Today we see the final humiliation of Harold Camping, as his prediction of the end of the world today fails to come true – at least it will have failed if you are still reading this tomorrow! Camping may be unlike most evangelicals in offering a precise date for the end of the world. But he is in line with many of them in preaching that the end if nigh, that Jesus will come to rescue his people and destroy an evil world.
Tony Campolo, who has little in common with Camping except for the first four letters of his surname, is one of a growing number of evangelicals, now including Peter Wagner, who take a very different position. Campolo has posted an important article about this at Red Letter Christians: Hope for Despairing Christians In A World That is Getting Worse and Worse. He starts:
For many Evangelical Christians, the normative attitude is to view world history with despair. Most have been led to believe that forces of darkness are increasingly raising havoc in the world as we move toward the end of history. Many have grown up believing that evil will become more and more pronounced in the last days, and the demonic forces of darkness more and more evident in the affairs of our lives.

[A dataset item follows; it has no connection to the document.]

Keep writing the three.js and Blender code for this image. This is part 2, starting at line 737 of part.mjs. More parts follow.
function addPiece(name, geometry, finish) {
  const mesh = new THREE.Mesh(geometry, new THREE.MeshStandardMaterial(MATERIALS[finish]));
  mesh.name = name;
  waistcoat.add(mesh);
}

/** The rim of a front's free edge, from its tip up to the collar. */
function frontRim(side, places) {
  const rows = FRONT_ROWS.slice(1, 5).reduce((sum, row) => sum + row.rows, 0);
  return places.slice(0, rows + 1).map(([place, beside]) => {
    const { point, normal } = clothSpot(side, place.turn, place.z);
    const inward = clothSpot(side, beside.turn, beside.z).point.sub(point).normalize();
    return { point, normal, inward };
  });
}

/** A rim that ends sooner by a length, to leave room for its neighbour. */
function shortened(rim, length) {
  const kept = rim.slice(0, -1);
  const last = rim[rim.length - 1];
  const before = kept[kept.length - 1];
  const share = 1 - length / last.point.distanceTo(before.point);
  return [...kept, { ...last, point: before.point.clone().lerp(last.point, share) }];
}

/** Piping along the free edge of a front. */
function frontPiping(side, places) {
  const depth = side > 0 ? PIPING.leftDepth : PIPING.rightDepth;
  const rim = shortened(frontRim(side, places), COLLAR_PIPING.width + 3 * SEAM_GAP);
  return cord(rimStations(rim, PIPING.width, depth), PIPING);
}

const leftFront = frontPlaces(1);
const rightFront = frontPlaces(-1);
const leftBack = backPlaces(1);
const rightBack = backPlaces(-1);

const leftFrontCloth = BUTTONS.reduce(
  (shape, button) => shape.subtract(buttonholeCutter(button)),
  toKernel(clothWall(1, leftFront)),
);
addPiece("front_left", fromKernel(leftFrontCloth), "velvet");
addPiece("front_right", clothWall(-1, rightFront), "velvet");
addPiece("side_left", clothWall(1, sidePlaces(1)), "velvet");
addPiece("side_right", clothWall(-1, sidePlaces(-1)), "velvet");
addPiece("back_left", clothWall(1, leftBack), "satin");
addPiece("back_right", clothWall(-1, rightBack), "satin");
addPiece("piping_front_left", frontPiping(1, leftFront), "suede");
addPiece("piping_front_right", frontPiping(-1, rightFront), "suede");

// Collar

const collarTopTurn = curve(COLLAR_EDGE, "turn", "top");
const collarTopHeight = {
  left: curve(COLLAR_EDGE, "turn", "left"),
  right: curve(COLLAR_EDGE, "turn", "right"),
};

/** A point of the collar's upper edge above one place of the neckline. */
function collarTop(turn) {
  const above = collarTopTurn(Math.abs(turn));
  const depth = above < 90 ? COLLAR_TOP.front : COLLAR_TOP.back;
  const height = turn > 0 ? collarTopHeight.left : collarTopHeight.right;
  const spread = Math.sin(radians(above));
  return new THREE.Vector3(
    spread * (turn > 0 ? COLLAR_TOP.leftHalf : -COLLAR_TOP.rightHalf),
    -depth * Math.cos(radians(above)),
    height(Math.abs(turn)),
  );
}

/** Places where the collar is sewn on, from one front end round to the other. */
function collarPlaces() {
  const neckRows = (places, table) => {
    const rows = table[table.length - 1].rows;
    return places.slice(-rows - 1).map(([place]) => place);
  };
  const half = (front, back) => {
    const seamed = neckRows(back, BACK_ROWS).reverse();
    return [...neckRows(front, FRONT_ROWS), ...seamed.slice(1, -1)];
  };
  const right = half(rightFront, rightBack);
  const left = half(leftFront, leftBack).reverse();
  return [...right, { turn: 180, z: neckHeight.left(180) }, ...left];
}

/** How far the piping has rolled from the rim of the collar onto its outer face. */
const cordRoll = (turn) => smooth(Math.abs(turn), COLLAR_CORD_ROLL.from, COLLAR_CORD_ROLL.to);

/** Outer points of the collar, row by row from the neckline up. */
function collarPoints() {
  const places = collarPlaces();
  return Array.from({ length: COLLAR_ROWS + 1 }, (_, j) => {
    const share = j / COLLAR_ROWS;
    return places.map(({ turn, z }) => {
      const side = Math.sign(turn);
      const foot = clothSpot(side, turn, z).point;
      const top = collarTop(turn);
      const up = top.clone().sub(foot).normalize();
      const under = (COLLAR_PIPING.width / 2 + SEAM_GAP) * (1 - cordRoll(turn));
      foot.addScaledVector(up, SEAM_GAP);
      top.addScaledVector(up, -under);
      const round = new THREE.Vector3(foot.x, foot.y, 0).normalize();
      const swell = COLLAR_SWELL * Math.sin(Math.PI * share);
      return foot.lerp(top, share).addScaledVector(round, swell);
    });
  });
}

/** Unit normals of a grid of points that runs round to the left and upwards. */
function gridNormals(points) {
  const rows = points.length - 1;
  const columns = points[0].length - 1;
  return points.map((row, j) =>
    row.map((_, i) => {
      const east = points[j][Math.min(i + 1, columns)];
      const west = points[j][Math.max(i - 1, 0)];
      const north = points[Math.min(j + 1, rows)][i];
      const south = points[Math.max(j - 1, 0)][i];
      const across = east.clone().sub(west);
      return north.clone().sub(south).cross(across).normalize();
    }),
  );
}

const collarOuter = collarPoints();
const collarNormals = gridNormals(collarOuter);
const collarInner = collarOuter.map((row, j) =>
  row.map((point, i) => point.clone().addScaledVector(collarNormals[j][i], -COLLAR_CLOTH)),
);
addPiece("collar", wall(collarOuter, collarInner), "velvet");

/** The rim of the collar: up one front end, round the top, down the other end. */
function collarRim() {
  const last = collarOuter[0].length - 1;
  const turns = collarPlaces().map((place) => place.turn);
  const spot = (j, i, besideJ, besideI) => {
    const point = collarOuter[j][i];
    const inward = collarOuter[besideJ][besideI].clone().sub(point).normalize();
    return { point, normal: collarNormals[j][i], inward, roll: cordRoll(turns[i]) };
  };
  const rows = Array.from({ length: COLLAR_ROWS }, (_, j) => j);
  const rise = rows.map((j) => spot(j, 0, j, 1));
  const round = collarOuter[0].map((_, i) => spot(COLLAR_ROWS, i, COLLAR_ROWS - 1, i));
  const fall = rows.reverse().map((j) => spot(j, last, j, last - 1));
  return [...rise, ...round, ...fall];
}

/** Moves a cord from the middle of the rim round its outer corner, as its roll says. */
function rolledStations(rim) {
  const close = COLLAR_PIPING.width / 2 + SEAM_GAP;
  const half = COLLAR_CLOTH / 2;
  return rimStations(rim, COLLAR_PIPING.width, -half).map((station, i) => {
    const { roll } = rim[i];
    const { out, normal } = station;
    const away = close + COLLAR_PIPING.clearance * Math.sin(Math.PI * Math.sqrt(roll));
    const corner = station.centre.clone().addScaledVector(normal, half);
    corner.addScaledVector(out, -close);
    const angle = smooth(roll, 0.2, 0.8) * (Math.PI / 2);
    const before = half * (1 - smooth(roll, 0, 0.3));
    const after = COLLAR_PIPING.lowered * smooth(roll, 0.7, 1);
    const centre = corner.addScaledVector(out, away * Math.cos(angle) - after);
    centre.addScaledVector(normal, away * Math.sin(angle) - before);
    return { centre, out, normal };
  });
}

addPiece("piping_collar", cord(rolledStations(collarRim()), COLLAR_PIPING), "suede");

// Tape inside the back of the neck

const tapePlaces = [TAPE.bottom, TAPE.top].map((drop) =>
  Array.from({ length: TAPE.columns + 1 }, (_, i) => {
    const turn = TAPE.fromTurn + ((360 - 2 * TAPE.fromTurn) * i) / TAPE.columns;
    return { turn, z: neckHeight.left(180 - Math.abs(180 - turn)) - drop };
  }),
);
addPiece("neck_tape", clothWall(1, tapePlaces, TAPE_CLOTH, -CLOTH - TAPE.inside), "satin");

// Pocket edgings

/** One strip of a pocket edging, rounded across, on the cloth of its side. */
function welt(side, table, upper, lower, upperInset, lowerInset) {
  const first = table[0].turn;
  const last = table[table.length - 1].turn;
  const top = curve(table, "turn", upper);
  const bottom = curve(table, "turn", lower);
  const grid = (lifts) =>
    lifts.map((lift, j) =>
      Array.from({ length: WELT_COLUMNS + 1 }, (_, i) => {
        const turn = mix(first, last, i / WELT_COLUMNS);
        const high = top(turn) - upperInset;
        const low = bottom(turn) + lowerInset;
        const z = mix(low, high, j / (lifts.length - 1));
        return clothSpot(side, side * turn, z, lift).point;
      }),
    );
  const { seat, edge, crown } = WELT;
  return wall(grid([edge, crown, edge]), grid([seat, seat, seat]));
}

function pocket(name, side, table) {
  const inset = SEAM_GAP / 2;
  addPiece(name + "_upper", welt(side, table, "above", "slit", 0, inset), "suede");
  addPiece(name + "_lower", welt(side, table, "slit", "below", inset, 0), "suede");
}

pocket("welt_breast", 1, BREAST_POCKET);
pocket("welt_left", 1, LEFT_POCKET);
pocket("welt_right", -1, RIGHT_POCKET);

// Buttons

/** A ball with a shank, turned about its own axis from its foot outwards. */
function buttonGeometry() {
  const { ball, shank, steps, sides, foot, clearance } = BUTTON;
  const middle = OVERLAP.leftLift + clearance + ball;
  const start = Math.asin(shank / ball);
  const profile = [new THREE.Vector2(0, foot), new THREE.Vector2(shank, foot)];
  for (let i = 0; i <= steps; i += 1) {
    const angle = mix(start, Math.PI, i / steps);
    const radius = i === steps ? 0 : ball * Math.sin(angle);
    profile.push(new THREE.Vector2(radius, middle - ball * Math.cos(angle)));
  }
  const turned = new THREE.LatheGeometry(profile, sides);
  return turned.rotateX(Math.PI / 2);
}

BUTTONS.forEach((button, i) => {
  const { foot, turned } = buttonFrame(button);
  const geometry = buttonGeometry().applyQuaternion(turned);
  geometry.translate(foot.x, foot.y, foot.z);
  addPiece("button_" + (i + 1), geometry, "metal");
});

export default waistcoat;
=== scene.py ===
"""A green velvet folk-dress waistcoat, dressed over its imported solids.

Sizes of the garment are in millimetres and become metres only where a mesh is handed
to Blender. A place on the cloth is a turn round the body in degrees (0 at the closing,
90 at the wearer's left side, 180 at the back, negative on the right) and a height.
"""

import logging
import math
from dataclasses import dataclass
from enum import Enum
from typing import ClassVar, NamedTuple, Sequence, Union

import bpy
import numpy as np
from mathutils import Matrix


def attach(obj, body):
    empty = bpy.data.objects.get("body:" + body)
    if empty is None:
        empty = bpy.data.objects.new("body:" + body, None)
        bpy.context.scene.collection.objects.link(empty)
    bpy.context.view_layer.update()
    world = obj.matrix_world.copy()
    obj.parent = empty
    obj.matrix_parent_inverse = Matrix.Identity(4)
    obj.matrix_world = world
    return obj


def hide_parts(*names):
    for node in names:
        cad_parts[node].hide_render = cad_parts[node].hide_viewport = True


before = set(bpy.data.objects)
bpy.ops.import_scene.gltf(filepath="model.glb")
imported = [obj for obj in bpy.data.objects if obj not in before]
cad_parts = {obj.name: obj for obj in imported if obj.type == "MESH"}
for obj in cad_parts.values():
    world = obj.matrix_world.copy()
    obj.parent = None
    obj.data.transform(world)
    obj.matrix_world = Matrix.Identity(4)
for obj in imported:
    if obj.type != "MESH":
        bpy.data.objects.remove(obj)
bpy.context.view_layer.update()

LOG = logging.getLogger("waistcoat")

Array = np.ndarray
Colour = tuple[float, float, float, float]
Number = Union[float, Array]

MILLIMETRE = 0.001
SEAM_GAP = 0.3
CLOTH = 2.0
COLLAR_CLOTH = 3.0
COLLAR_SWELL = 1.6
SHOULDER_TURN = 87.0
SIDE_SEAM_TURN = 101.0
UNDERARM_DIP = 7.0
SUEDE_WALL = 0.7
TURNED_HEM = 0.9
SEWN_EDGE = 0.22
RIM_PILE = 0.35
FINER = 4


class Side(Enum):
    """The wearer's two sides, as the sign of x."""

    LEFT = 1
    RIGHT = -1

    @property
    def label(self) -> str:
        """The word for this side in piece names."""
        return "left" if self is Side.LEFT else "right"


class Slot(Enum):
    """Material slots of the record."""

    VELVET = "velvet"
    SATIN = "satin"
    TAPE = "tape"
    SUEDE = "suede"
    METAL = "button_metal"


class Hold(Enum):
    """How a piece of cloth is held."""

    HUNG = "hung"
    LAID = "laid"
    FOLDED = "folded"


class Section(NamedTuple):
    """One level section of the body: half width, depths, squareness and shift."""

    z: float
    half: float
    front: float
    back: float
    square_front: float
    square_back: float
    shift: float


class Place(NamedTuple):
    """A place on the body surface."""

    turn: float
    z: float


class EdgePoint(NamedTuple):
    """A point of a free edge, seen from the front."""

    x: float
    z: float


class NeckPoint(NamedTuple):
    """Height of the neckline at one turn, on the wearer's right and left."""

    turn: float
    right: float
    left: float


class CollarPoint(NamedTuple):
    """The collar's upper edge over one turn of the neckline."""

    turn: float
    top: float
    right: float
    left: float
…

He then gives good biblical arguments against this picture, and shows that it is not true to what is happening in the world as a whole today. He concludes with a very different scenario:
Jesus is coming back and, as it says in the first chapter of Philippians, the good work that He began in us, He will complete on the day of His coming. The future is bright because we have the promise of Jesus that His Kingdom will grow until the end, and at the end all that is evil and perverse will be destroyed. His Kingdom will come on earth as it is in Heaven. … Praise God for what the Church and its missionaries have accomplished in His name and through His power.
It is good to see some Christian leaders clearly standing against the unbiblical teaching, dating back only to the 19th century, that the world is going to get worse and worse, and that believers will be snatched away from it before the return of Jesus.
But is this what some Christians, and political commentators, have condemned as “dominionism”? Clearly it is not the “dominionism” of the religious right, as expounded by R.J. Rushdoony and allegedly promoted by presidential hopefuls Michele Bachmann and Rick Perry. After all, Campolo is a leading figure on the so-called religious left. But, as Allan R. Bevere has argued, following James Hunter, in his book The Politics of Witness,
the religious right and the religious left are nothing more than mirror images of each other … both groups are centered on a faulty hermeneutic (method of biblical interpretation). (p. 37, emphasis as in the original)
I agree with Bevere that these groups share a hermeneutic, but, as I explained in my review of the book, I am far from convinced that it is as fundamentally faulty as he claims. This alleged fault is linked to what Scot McKnight has rightly pointed out today, that there is a danger among the religious left of confusing social justice with the work of the kingdom of God. I could equally argue that among the religious right there is a danger of confusing promotion of family values in society with the work of the kingdom of God. But Christians are surely called, as Jeremiah appealed to the exiles in Babylon (Jeremiah 29:7), to seek the peace and prosperity of the place where they are living, in exile from their real home in the kingdom of God. This is what provides a proper theological basis for political action by Christians on the left and on the right.
Moreover, the work that we Christians are doing in the kingdom of this world will not be in vain. Ultimately, when Jesus returns, we will be able to cry out in triumph with the words from Revelation which Campolo quotes (in a different version):
The kingdom of the world has become
the kingdom of our Lord and of his Messiah,
and he will reign for ever and ever.
Revelation 11:15 (NIV)
And this implies that our work for the good of this world will become transformed into work for the kingdom of God. Indeed the good work that Jesus began in and through us he will complete on the day of his coming.